Perhaps this helped paint a picture of why I would have HOPED (obviously, flawed thinking to begin) that my daughter might just, for once in her life, TRY to avoid disaster for one day 😉

But, of course, her daddy HAD to serve her soup for lunch.

And what happened when she went in for her first bite of barszcz (borscht)???  Her hair fell into her soup.  Heaven forbid!  She couldn’t have that.  So she hopped right down from the table and went for her school supplies and, low and behold, found a miraculous pair of “fixers” aka scissors.  Where was daddy?  That’s the question that was heard around the world.

Let’s just say—her paper cutting skills were already bad.  Now you are witness to the fact that her hair cutting skills were even worse!

So, here it is, folks.  The evening of December 23rd.  I have a daughter with a mullet.  We have Polish Wigilia the next day.  Woe to me.  No Christmas card pictures this year!



Dun…dun..da…dun…Mullet time!

Perhaps, however, this mullet is FAR better than your average Christmas card anyway…
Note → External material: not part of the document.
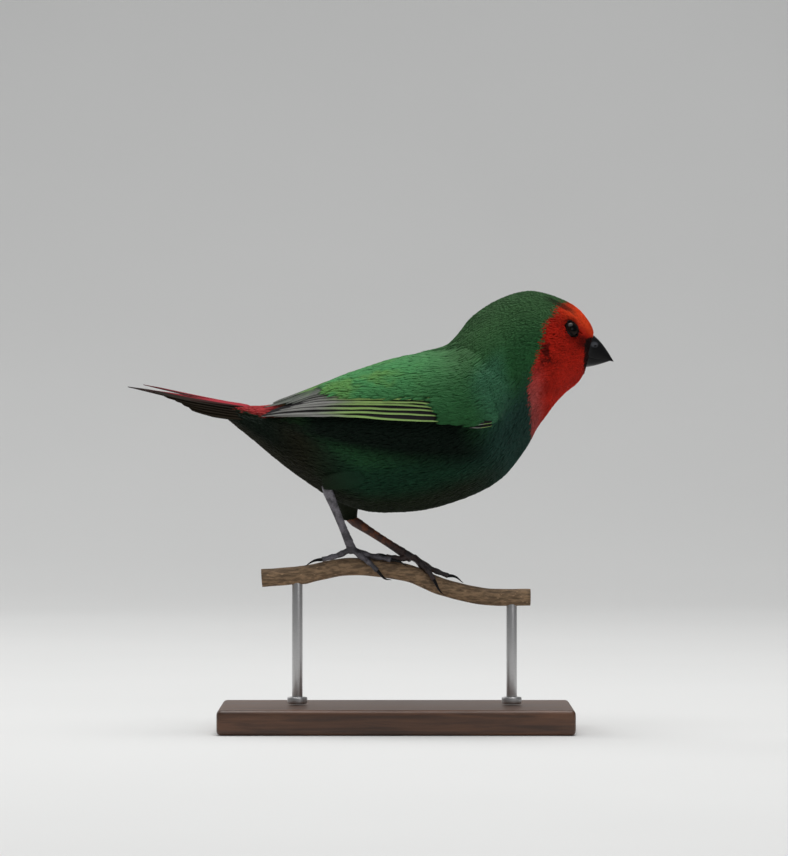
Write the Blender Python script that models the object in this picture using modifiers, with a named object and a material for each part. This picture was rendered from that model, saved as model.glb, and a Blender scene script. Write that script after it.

Like I quoted at the beginning…Business in the front.  Party in the back!  Although, from the looks of Adelyne’s mullet, she must have been going for the half business full party mullet.

Well, if that’s what she was going for, she succeeded!  Brilliantly.

Wesolych Swiat, my friends!  Wesolych Swiat!  (Merry Christmas)

Hope your 1st day of school pictures turn out a tad bit better…perhaps even mulletless.